• _Stated exercise_:
In the listing below, locate the lines that hold "joints" and copy them.

• _Data block_:
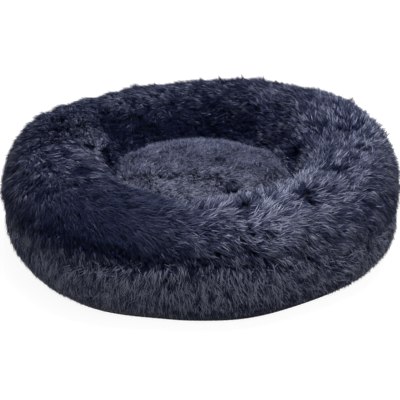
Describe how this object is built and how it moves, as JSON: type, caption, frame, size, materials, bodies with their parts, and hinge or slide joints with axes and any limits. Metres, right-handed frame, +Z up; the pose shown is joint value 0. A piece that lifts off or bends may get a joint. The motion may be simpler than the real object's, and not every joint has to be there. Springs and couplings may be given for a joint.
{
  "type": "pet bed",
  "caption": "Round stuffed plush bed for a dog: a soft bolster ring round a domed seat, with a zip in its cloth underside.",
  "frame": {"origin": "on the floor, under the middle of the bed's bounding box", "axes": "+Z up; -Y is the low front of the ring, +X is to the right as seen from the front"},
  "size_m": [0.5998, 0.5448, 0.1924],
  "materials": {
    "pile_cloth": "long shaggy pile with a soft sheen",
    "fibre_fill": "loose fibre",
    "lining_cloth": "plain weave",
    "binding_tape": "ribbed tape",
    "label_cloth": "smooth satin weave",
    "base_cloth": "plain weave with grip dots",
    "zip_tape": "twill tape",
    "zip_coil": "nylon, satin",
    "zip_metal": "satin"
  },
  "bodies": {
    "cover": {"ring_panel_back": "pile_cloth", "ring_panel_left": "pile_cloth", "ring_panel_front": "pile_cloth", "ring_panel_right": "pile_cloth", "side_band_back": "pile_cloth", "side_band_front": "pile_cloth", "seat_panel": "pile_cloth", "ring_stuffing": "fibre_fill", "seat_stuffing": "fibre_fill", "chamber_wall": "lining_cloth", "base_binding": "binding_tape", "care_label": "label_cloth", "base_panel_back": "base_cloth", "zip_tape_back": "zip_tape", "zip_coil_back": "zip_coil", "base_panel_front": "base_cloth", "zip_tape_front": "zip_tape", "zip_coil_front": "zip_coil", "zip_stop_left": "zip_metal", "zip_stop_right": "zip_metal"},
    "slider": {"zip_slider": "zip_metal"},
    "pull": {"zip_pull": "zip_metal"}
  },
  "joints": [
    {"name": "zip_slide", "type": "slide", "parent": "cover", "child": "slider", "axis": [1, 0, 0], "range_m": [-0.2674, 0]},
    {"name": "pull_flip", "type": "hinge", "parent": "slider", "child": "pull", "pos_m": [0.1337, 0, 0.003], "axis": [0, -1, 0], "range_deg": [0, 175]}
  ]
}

• _The completed task_:
Describe how this object is built and how it moves, as JSON: type, caption, frame, size, materials, bodies with their parts, and hinge or slide joints with axes and any limits. Metres, right-handed frame, +Z up; the pose shown is joint value 0. A piece that lifts off or bends may get a joint. The motion may be simpler than the real object's, and not every joint has to be there. Springs and couplings may be given for a joint.
  "joints": [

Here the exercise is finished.